Wednesday, February 18, 2009

California's Prop. 8 legal challenge harkens back to 1966 housing measure

02/18/09 Sacramento Bee: In a 1966 "in a case [Mulkey v. Reitman, 64 Cal. 2d 529 (1966), aff'd 387 U.S. 369 (1967)] that divided Californians as much as same-sex marriage does today, the court overturned a voter-approved measure [Prop. 14] that had allowed housing discrimination based on race."

The Sacramento Bee reporter, Aurelio Rojas, appears at odds with his purpose. He relies on "legal experts" to undermine any basis for analogy to Mulkey v. Reitman, even if one obvious difference is that anti-Prop. 8 petitioners do not base their argument on equal protection under the 14th Amendment. The "legal experts" include Andrew Pugno, attorney for the Yes on Proposition 8 Campaign, and UC Berkeley Law Professor Emeritus Stephen Barnett. Rojas presents their view that the Prop. 8 litigtation concerns same-sex marriage, or a right to same-sex marriage, rather than equal protection of the right to marriage. Analogy to Mulkey fails because, according to Pugno, the U.S. Constitution lacks a right to same-sex marriage, or, per Barnett, the federal government does not recognize same-sex marriage.

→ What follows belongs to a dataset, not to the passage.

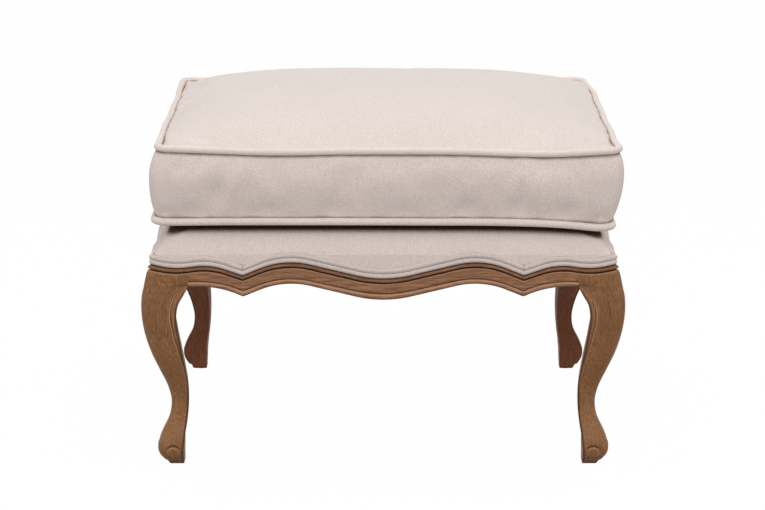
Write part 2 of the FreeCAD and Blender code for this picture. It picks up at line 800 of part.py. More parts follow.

But Mulkey and the Prop. 8 litigation sustain a compelling analogy: both involve core constitutional questions of equal protection. Petitioners in the Prop. 8 litigation contend that by violating the equal protection clause of the California Constitution [Cal. Const. Art. I, Sec. 7(a)], Prop. 8 changes the fundamental plan and democratic ordering of California's government, and thus represents an unconstitutional revision. California Attorney General Thomas Lynch argued in Mulkey that Prop. 14 (1964) represented unconstitutional discrimination by violating the equal protection clause of the U.S. Constitution's 14th Amendment.

Pugno disparages the petitioners for failing to claim violation of the 14th Amendment, asserting that they "do not want to risk losing in federal court because losing there would be a nationwide loss." Has this risk been overstated? UC Hastings Law Professor Brian Gray advances an argument that suggests it has. But Pugno's claim has support from within the marriage equality movement. See, for example, this statement by the National Gay and Lesbian Task Force on whether marriage equality supporters should seek review from the U.S. Supreme Court: "Even the strongest gay rights case the Court has decided—the Lawrence case striking down laws against intimacy for gay couples-said it was not going to say anything about formal recognition of same-sex relationships."

This article also has comments by Santa Clara University Law Professor Gerald Uelmen and UC Irvine Law School Dean Erwin Chemerinsky. Uelmen continues to express misgiving about a California Supreme Court ruling that overturns Prop. 8. If the Court agrees that the right of same-sex couples to marry "is so fundamental that to abolish it revises the constitution," Uelmen says, "the [a Court majority] would have to admit they revised the constitution in the first place." But Chemerinsky disagrees: ""If [the Court] concludes, as I believe it should, that this is a revision, then it is unconstitutional," Chemerinsky said. "The whole point of a constitution is to limit what the majority can do."